He de confesar que veo muy poca televisión. ¡Para lo que hay
que ver! Prefiero invertir mi valioso tiempo en otras actividades que me
reportan más conocimientos y provecho. Procuro ser muy selectiva. Medios para estar en teoría “bien
informados”, libres de tanta manipulación afortunadamente disponemos de unos cuantos.
Hace unos días, mientras
cocinaba, labor un tanto ingrata y tediosa para mí, admiro a los que se
apasionan, experimentan y disfrutan con esta actividad, recurrí a la televisión
por aquello de sentirme un poco acompañada. En cuestión de unos minutos
reflejaron muy bien lo distinta que resulta la vida para los mortales. Y la
verdad, me impactó. Fue tan sencillo y directo.
Primero visualicé las imágenes
del funeral de una aristócrata. A la que según ese medio de comunicación y
otros, parece que estábamos, poco más o menos, todos obligados a lamentar y llorar
públicamente su muerte. Con todos mis respetos hacia la difunta, a mí no me
causó mayor sensación o desvelo. Tristeza, como es lógico y natural, sentirá su
familia y sus allegados. Su vida fue longeva. Por edad, por ley de vida era previsible.
Inmortales no somos. Cuantas personas se encuentran con la muerte mucho antes
de lo previsto. Se quedan a mitad de camino, con mucho que ofrecer y disfrutar.

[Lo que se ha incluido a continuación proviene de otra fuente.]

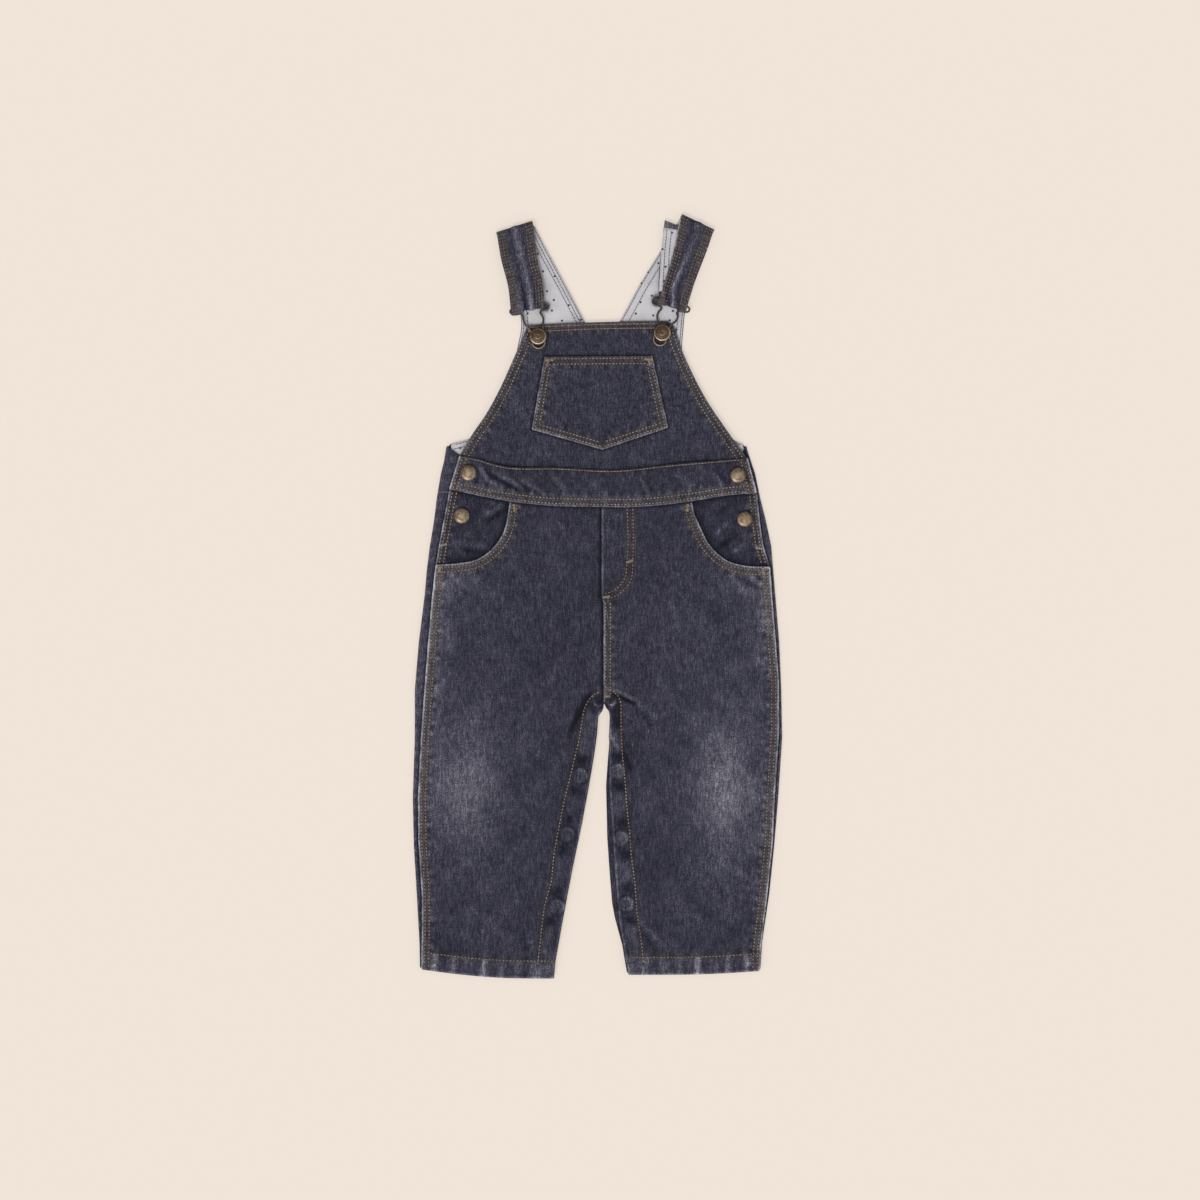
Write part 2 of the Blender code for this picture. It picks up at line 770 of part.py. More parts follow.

Además en este caso sabido es que esta mujer tuvo una buena vida. Impresionante
comparada con la de una gran mayoría.
Las segundas imágenes que vi, el
desahucio de una mujer octogenaria, no me dejaron tan indiferente. Estas sí que
me rozaron el corazón. Lo primero que pensé fue que probablemente esa familia también
esté pronto de funeral. Tanta necesidad, tanta urgencia, acaso le va la vida,
el pan de sus hijos en ello, tiene la entidad bancaria o el prestamista de
cobrar esa deuda. Con 85 años que al parecer tiene la señora, bien podrían haber
esperado un poco para recuperar ese bien. Contaron después que la abuelita
perdía su casa por avalar con ella un préstamo de su hijo.

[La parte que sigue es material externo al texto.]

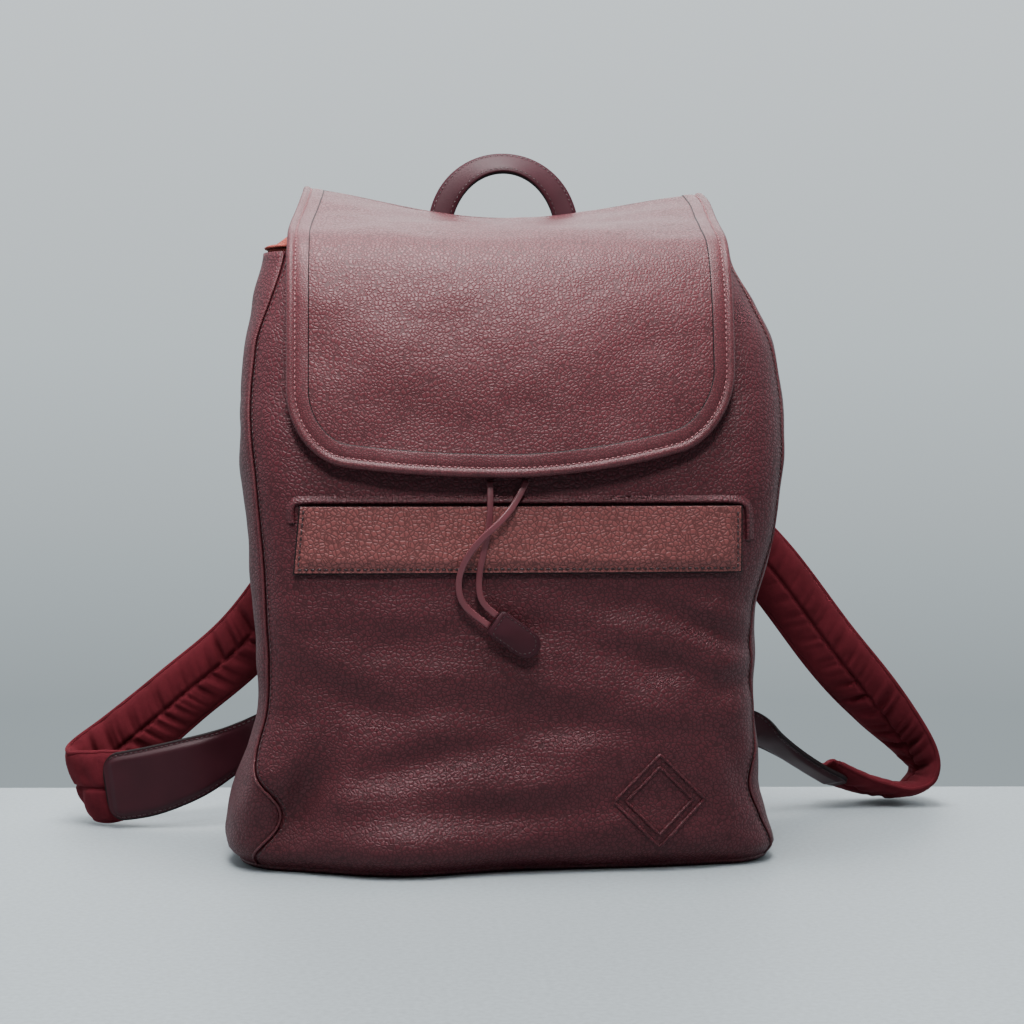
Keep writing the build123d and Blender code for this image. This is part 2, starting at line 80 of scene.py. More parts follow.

Si esta mujer se hubiera dedicado
a despilfarrar y malgastar su dinero, en lujos y caprichos inaccesibles para ella.
A invertirlo en turbios negocios, a malversar, a sobornar, a corromper. A defraudar
a hacienda, entendería bastante mejor la obligación de confiscarle sus
propiedades. Pero mucho me temo que esta pobre señora habrá pasado toda su vida
trabajando, ahorrando lo que haya podido, para vivir con sencillez y al día,
ayudando a ese hijo en todo lo posible. Muy duro y tremendo acabar
así.
Cuando leo que las enfermedades y
trastornos mentales han aumentado considerablemente, y también los intentos
numerosas veces fallidos de suicidio, no me extraña en absoluto. Lo que
verdaderamente me sorprende es que con todo lo acontecido en los últimos años,
más de uno no haya perdido la cabeza. En el fondo creo que la gente es
demasiado buena y dócil. Acepta y se deja llevar. Por supuesto yo nunca
propondría o defendería utilizar la violencia para conseguir una sociedad más
justa y humana. Pero la imagen de debilidad, de desasosiego, de tristeza de esa
octogenaria me sigue haciendo pensar y reflexionar. ¿Qué será de nosotros?